I applauded every twist. I sucked up every Rimbaldi mindbender. I thought my left arm fell off when Lena Olin appeared as Syd's mother at the end of season 1 and pumped a bullet into Syd's shoulder. And…I fell in love. Not with Jennifer Garner (or Syd, although it was tempting), but I fell in love with a story. A fragile, twenty-something utterly confused by her surroundings and struggling to establish some sort of familial identity. Someone my age unable to keep up with it all.

And nothing could match the Sydney's realization at the end of season 2--a two-year period had been wiped from her mind. Everything had changed. Vaughn was married to a woman my friends and I would soon refer to as "Horseface" and Syd was more alone than she had ever been. I hesitate to draw any sweeping parallels, but Syd's situation spoke to a broader condition. Modernist writers struggled to express the senseless devastation of World War I and the growing difficulty of real, personal communication. Not that JJ Abrams is T.S. Eliot, but Syd's growing disorientation seems to express the disillusionment and confusion of Gen X, especially in a global community teeming with enemies and no clear-cut bad guys.

So where did it go wrong? Why would I discard a show I love? I don't know for sure. In fact, writing about it now makes me want to hold on and grab every remaining thread of intensity. But my desire is waning. My pulse fails to quicken in the critical moments. The bottom line: This show isn't about Sydney anymore. Sure, she plays a prominent role and Jennifer Garner has a contract extension with ABC through 2008, but Alias is too concerned with fringe characters and subplots to hand the keys back to the woman behind the wheel. Nadia? Yeah, right--a girl like that would definitely go out with chubby slob Weiss. Vaughn searching for his father? Who cares (even if it did involve a clever twist at the end of the interminable mini-arc). Proto-Sloane? Really? A look-alike? Of Sloane? Yikes.

When I saw the first episode of LOST, I thought this would happen. LOST is a new challenge for Abrams and his crew. A fresh story with infinite possibilities. And while LOST is still in season 1 honeymoon bliss, it's everything I want Alias to be. It's creepy and beautiful and sad and uplifting. The characters are wonderful and the acting is first-rate. And it succeeds where Alias fails. While Alias continues to wander and drift to secondary characters, LOST is beginning to hone its scope. Each episode features the backstory of one character. Some have featured lesser characters like Hurley and Charlie, but the most powerful and consistent episodes have focuse on Jack, Sawyer, Locke, and Kate--the very souls of LOST. Hopefully, JJ Abrams won't forget about them.

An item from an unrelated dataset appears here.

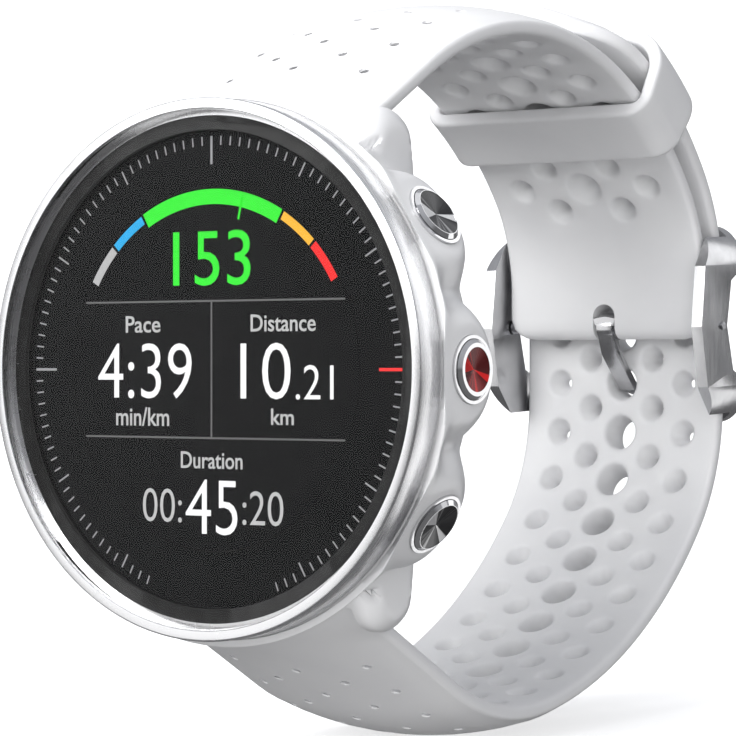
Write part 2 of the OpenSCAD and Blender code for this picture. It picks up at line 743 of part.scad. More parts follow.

Is there hope? I hope so. I miss Sydney. Most of all, I miss the way I felt about her. I miss Will Tippin. I miss thinking Vaughn was el hombre furioso. I miss wishing Jack would give his daughter a hug. I miss hoping Sloane would die a slow and painful death. I miss season 1. I miss season 2. I miss parts of season 3. And, like a frightened twentysomething with a wife, a 2-year-old, a partially-rewarding career, and no clue how I'm going to survive the next 40 years…I'm just as confused as ever.

05 May 2005

Temporary means permanent for now.

First things first: Blogs are finished. Over. Is there anything more uncool than starting a blog? And on 05-05-05? It's doubtful. Well…what's done is done and things can only get better from here. Let's not pretend anything great will come of this. Two things will happen--I'll write and my handsome family will pretend to read (if only to avoid my wrath at some future birthday party).

I have no further ambitions. I'm not Seth Godin. I'm not John Darnielle. I'm not BatGirl. And I'm certainly not the inimitable Paul Shirley. I'm just a corporate hack somehow stranded in the borderlands of Salt Lake City. Two steps to the right and I'm lost in the UC (that's Utah County…infinitely more distressing than the sunshine wonderland of Seth Coen's dreams).

So without any ground rules and only a handful of wit, let's spin this record.